Although you should treat each complaint individually, you should have a strategy in place for handling complaints to leave the client happy, but also protect your organisation and brand.

Before I talk about the 3 don’ts, let’s look at how you should handle a complaint.

No matter how good your process is or the quality of your products are, there will inevitably come a time when you have to deal with a customer complaint.

This could happen for many, many reasons.

The standards that people expect today from business has exponentially grown over the years and if you don’t keep up with those requirements, you may find yourself receiving more and more complaints.

Make sure you know how to handle complaints in the right way with our Complaint Handling Training.

Here is a step-by-step guide for dealing with a complaining customer.

Dealing With Customer Complaints

If you receive a complaint, take a moment’s time-out

Even if you are criticised or blamed for something, it’s never worthwhile being driven by an emotional response. You need to give yourself a moment or two to appreciate the reasons why this particular complaint has been brought to your attention.

Analyse the big picture first

Try to listen to the big picture, which means finding out not just the incidental details but the essence of the meaning behind the complaint.

Understand exactly what’s being said

It’s not easy but try not to be too defensive particularly if you don’t think you have made a mistake.

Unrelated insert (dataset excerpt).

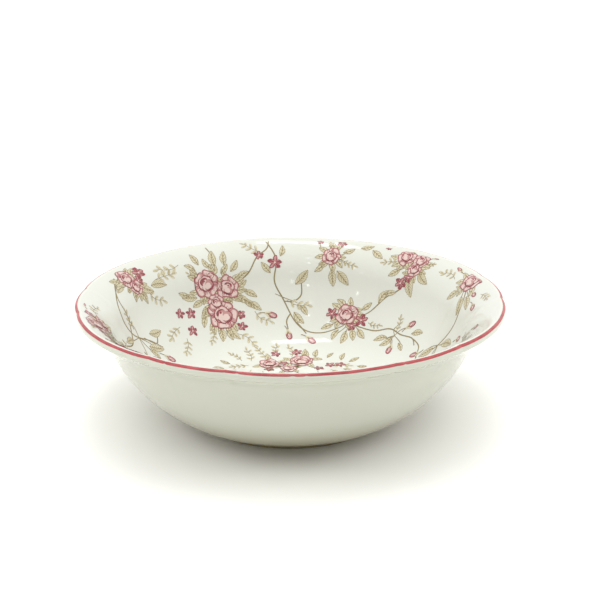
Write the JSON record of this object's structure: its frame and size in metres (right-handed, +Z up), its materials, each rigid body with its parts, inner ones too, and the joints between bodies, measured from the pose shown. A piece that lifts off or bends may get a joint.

But try to put yourself into the shoes of the customer and see it from their perspective.

Try to take personal responsibility for the issue at hand

It may be not your fault, but you don’t want to make the customer feel but they are causing you an issue. You need to confirm back to them your understanding of the issue and make sure that is clear in the customer’s mind 

When you’ve done this, you can now start to find a solution for the issue

It’s always polite and good business ethos to offer an apology even if you weren’t at fault. Sometimes it may well be that the apologies enough to placate an angry customer

DO NOT make excuses

Instead, explain briefly why this may have happened. The customer doesn’t want to hear excuses like poor delivery service from your suppliers or bad weather or Brexit or anything like that

Think about what kind of compensation might be due to this customer

Trying to remain calm even if the customer is confrontational

You are trying to turn this issue into something which can be solved and you getting irate is not going to help matters

Attempt to resolve this as quickly as possible

You want the customer to feel that they are getting your complete attention and speed of response is one of the areas that they will be looking for here

Deal with a complaint in the best way possible especially in the customer’s eyes

By putting yourself in the customer’s shoes, you will see first of all what they actually require even if this includes recompense, and also what you can do to turn the whole situation around

What you want to end up with is a customer who has the complaint dealt with and has been given the opportunity to still remain loyal to you. What is not possible is to always prevent complaints; you’re handling of them though, makes it possible to turn a negative situation into a more positive one more frequently.

Don’t Do These When Dealing With A Complaint

Handle a complaint well and it can build a stronger relationship with your customers.

Here are some tips on how not to deal with customer complaints:

Don’t Get Defensive

While on the phone with a client, remember that your mission is to do everything in your power to keep the client happy and as a loyal customer.

Although this is not always possible, that should be your main goal.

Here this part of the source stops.